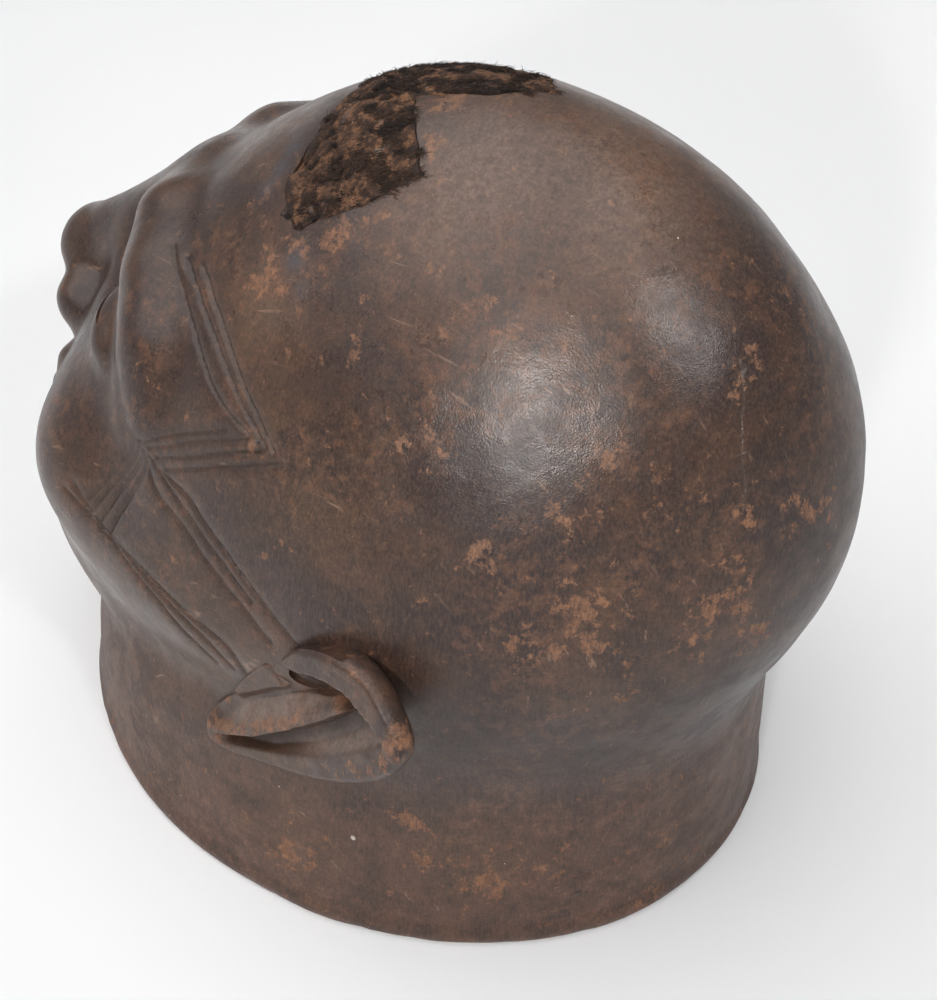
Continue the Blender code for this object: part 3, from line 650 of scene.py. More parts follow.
def hair_slab(inset, below, above, rows, strip_rows, k, rough=0.0):
    """Curved plate over the haired area, between two offsets of the wood."""
    far = densify([-0.66 + inset, -0.60, -0.53, -0.47, -0.41, -0.34, -0.27, -0.205 + inset], k)[:-1]
    share = np.linspace(0.0, 1.0, 5 * k + 1)
    middle = (-0.205 + inset) + (0.077 + 0.205 - 2.2 * inset) * share
    near = densify([middle[-1], 0.135, 0.195, 0.255, 0.3125, 0.370, 0.425, 0.470, 0.515, 0.558 - inset], k)[1:]
    x = np.concatenate([far, middle, near])
    first, last = len(far), len(far) + len(share) - 1
    front, back = hair_edges(x, inset)
    back = np.maximum(back, front + 0.004)
    start = back[first:last + 1]
    sheet = [[(x[i], front[i] + (back[i] - front[i]) * r / rows) for i in range(len(x))]
             for r in range(rows + 1)]
    strip = []
    for r in range(1, strip_rows + 1):
        y = STRIP_FROM + (STRIP_TO - inset - STRIP_FROM) * r / strip_rows
        fade = min(1.0, r / 3.0)
        left = along_line(STRIP_FAR, y) + inset + waver([y], 53)[0] * fade
        right = along_line(STRIP_NEAR, y) - 1.2 * inset + waver([y], 54)[0] * fade
        lean = (start - STRIP_FROM) * (1.0 - r / strip_rows)
        slant = STRIP_SLANT * (r / strip_rows) ** 2
        strip.append([(left + (right - left) * t, y + lean[n] - slant * (1 - t)) for n, t in enumerate(share)])
    bm = bmesh.new()

    def lift(grid, offset, roughness):
        pts = np.array(grid).reshape(-1, 2)
        d = np.column_stack([pts, np.ones(len(pts))])
        d /= np.linalg.norm(d, axis=1)[:, None]
        o = np.tile(np.array([0.0, 0.0, CRANIUM_Z]), (len(pts), 1))
        p = outermost(head_mass, o, d, 0.16)
        rise = np.full(len(pts), offset)
        if roughness:
            rise += roughness * (0.9 * grain(p, 0.0040, 61) + 0.6 * grain(p, 0.0016, 62))
        p = p + d * rise[:, None]
        made = [bm.verts.new(tuple(v)) for v in p]
        n = len(grid[0])
        return [made[r * n:(r + 1) * n] for r in range(len(grid))]

    sides = []
    for offset, roughness in ((below, 0.0), (above, rough)):
        band = lift(sheet, offset, roughness)
        tail = [band[-1][first:last + 1]] + lift(strip, offset, roughness)
        edge = (band[0] + [r[-1] for r in band[1:]] + band[-1][last:-1][::-1]
                + [r[-1] for r in tail[1:]] + tail[-1][:-1][::-1]
                + [r[0] for r in tail[1:-1]][::-1] + band[-1][1:first + 1][::-1]
                + [r[0] for r in band[1:]][::-1])
        sides.append((band, tail, edge))
        for grid in (band, tail):
            for a, b in zip(grid, grid[1:]):
                for i in range(len(a) - 1):
                    quad = (a[i], a[i + 1], b[i + 1], b[i])
                    bm.faces.new(quad if offset == above else quad[::-1])
    low, high = sides[0][2], sides[1][2]
    for i in range(len(low)):
        j = (i + 1) % len(low)
        bm.faces.new((low[i], low[j], high[j], high[i]))
    bmesh.ops.recalc_face_normals(bm, faces=bm.faces)
    return bm


def in_hair(x, y, inset):
    front, back = hair_edges(x, inset)
    band = (x > -0.66 + inset) & (x < 0.558 - inset) & (y > front) & (y < back)
    tail = (y >= STRIP_FROM - 0.01) & (y < STRIP_TO - inset - STRIP_SLANT * np.clip((-0.056 - x) / 0.144, 0, 1)) & (x > along_line(STRIP_FAR, y) + inset) \
        & (x < along_line(STRIP_NEAR, y) - inset)
    return band | tail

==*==

> _AIM OF THE EXERCISE_
Repeat the material word for word, in full.

> _ANSWER TO THE EXERCISE_
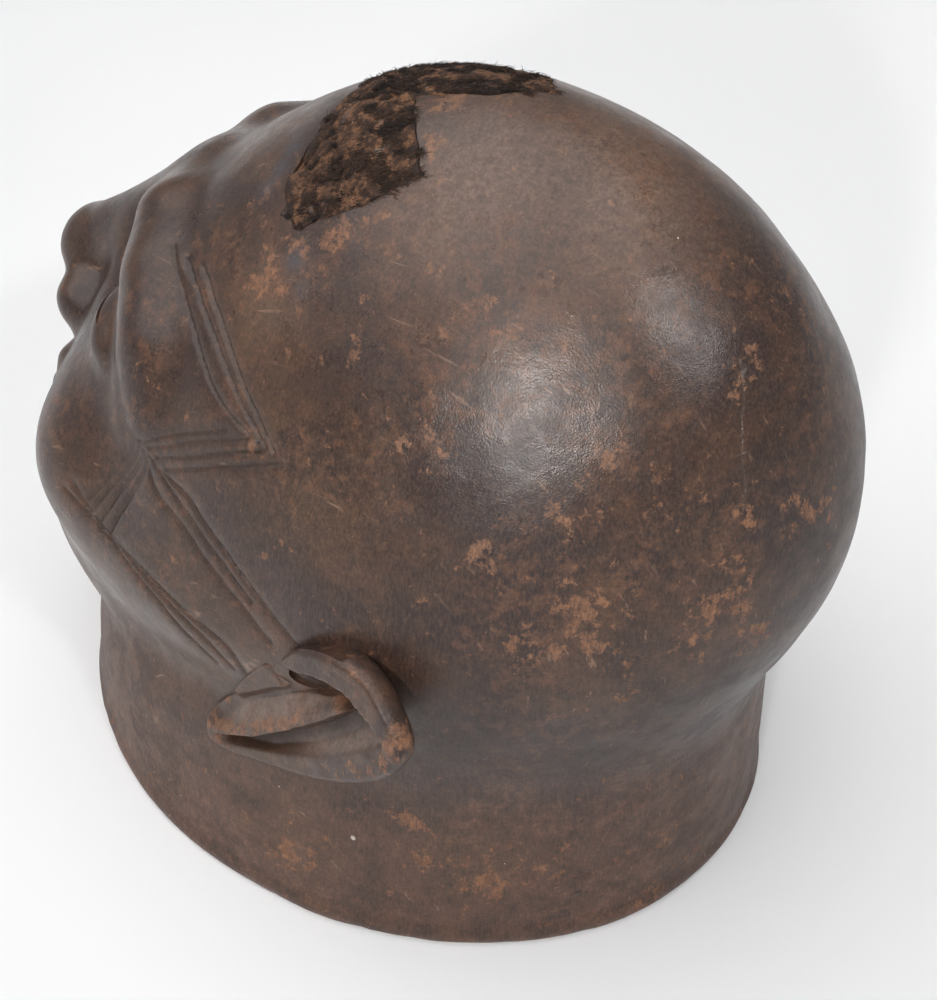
Continue the Blender code for this object: part 3, from line 650 of scene.py. More parts follow.
def hair_slab(inset, below, above, rows, strip_rows, k, rough=0.0):
    """Curved plate over the haired area, between two offsets of the wood."""
    far = densify([-0.66 + inset, -0.60, -0.53, -0.47, -0.41, -0.34, -0.27, -0.205 + inset], k)[:-1]
    share = np.linspace(0.0, 1.0, 5 * k + 1)
    middle = (-0.205 + inset) + (0.077 + 0.205 - 2.2 * inset) * share
    near = densify([middle[-1], 0.135, 0.195, 0.255, 0.3125, 0.370, 0.425, 0.470, 0.515, 0.558 - inset], k)[1:]
    x = np.concatenate([far, middle, near])
    first, last = len(far), len(far) + len(share) - 1
    front, back = hair_edges(x, inset)
    back = np.maximum(back, front + 0.004)
    start = back[first:last + 1]
    sheet = [[(x[i], front[i] + (back[i] - front[i]) * r / rows) for i in range(len(x))]
             for r in range(rows + 1)]
    strip = []
    for r in range(1, strip_rows + 1):
        y = STRIP_FROM + (STRIP_TO - inset - STRIP_FROM) * r / strip_rows
        fade = min(1.0, r / 3.0)
        left = along_line(STRIP_FAR, y) + inset + waver([y], 53)[0] * fade
        right = along_line(STRIP_NEAR, y) - 1.2 * inset + waver([y], 54)[0] * fade
        lean = (start - STRIP_FROM) * (1.0 - r / strip_rows)
        slant = STRIP_SLANT * (r / strip_rows) ** 2
        strip.append([(left + (right - left) * t, y + lean[n] - slant * (1 - t)) for n, t in enumerate(share)])
    bm = bmesh.new()

    def lift(grid, offset, roughness):
        pts = np.array(grid).reshape(-1, 2)
        d = np.column_stack([pts, np.ones(len(pts))])
        d /= np.linalg.norm(d, axis=1)[:, None]
        o = np.tile(np.array([0.0, 0.0, CRANIUM_Z]), (len(pts), 1))
        p = outermost(head_mass, o, d, 0.16)
        rise = np.full(len(pts), offset)
        if roughness:
            rise += roughness * (0.9 * grain(p, 0.0040, 61) + 0.6 * grain(p, 0.0016, 62))
        p = p + d * rise[:, None]
        made = [bm.verts.new(tuple(v)) for v in p]
        n = len(grid[0])
        return [made[r * n:(r + 1) * n] for r in range(len(grid))]

    sides = []
    for offset, roughness in ((below, 0.0), (above, rough)):
        band = lift(sheet, offset, roughness)
        tail = [band[-1][first:last + 1]] + lift(strip, offset, roughness)
        edge = (band[0] + [r[-1] for r in band[1:]] + band[-1][last:-1][::-1]
                + [r[-1] for r in tail[1:]] + tail[-1][:-1][::-1]
                + [r[0] for r in tail[1:-1]][::-1] + band[-1][1:first + 1][::-1]
                + [r[0] for r in band[1:]][::-1])
        sides.append((band, tail, edge))
        for grid in (band, tail):
            for a, b in zip(grid, grid[1:]):
                for i in range(len(a) - 1):
                    quad = (a[i], a[i + 1], b[i + 1], b[i])
                    bm.faces.new(quad if offset == above else quad[::-1])
    low, high = sides[0][2], sides[1][2]
    for i in range(len(low)):
        j = (i + 1) % len(low)
        bm.faces.new((low[i], low[j], high[j], high[i]))
    bmesh.ops.recalc_face_normals(bm, faces=bm.faces)
    return bm


def in_hair(x, y, inset):
    front, back = hair_edges(x, inset)
    band = (x > -0.66 + inset) & (x < 0.558 - inset) & (y > front) & (y < back)
    tail = (y >= STRIP_FROM - 0.01) & (y < STRIP_TO - inset - STRIP_SLANT * np.clip((-0.056 - x) / 0.144, 0, 1)) & (x > along_line(STRIP_FAR, y) + inset) \
        & (x < along_line(STRIP_NEAR, y) - inset)
    return band | tail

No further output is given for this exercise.